In a deposition, one of the girls alleged that he made her stay in his classroom during lunch and sexually abused her. Even during class, he came to her desk and had her sit on his lap and molest her in plain sight of her classmates in ways they knew she was being abused, she said in court documents.

The school then moved him to be a first-grade teacher. In July 2007, new Langdon principal Leah Perroti received a complaint from a parent that Ostovich was "touching" girls," and he was given a written reprimand and warned a child abuse report would be filed if another accusation was made against him.
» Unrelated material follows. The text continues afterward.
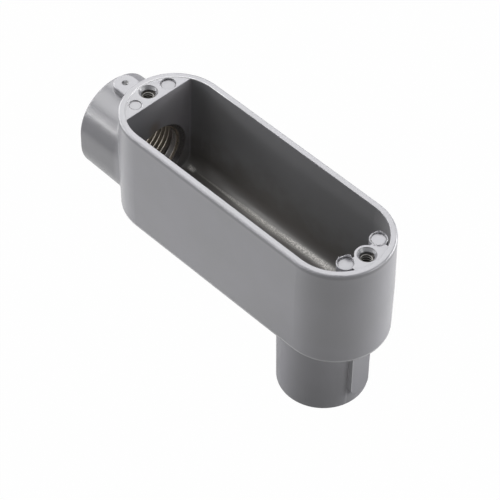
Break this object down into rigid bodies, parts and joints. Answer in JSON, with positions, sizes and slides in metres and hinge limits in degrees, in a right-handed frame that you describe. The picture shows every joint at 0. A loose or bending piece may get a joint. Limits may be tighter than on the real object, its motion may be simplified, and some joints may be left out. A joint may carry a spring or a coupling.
{
  "type": "conduit body",
  "caption": "Long round-ended cast conduit body, open at its cover face, with a threaded hub at its end, a threaded hub at its back and bosses for cover screws.",
  "frame": {"origin": "centre of the back hub's mouth", "axes": "+Z from the back hub's mouth to the cover face, -X the way the end hub points, Y across the body"},
  "size_m": [0.1309, 0.0396, 0.0756],
  "materials": {
    "coated_casting": "semi-gloss grey powder coat over die-cast aluminium"
  },
  "bodies": {
    "root": {"conduit_body": "coated_casting"}
  },
  "joints": []
}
Despite the warning, other teachers saw girls on his lap, alone with him and getting hugs, prompting Perroti to file a Suspected Child Abuse Report on him, the lawsuit says. In December 2007, he was removed from the classroom. Perroti learned of the sexual abuse allegations the next year, and Los Angeles police conducted an investigation. court records show.

Ostovich was criminally charged in February 2009 and subsequently pleaded no contest to two counts of battery involving his two fourth-grade victims. His teaching credential was subsequently revoked by the state teaching credential authority.

The three women sued the district in 2021. During a deposition, L.A. Unified's top administrator, who is now Manhattan Beach's superintendent, acknowledged that school officials should have filed a suspected child abuse report following each of the incidents at Germain.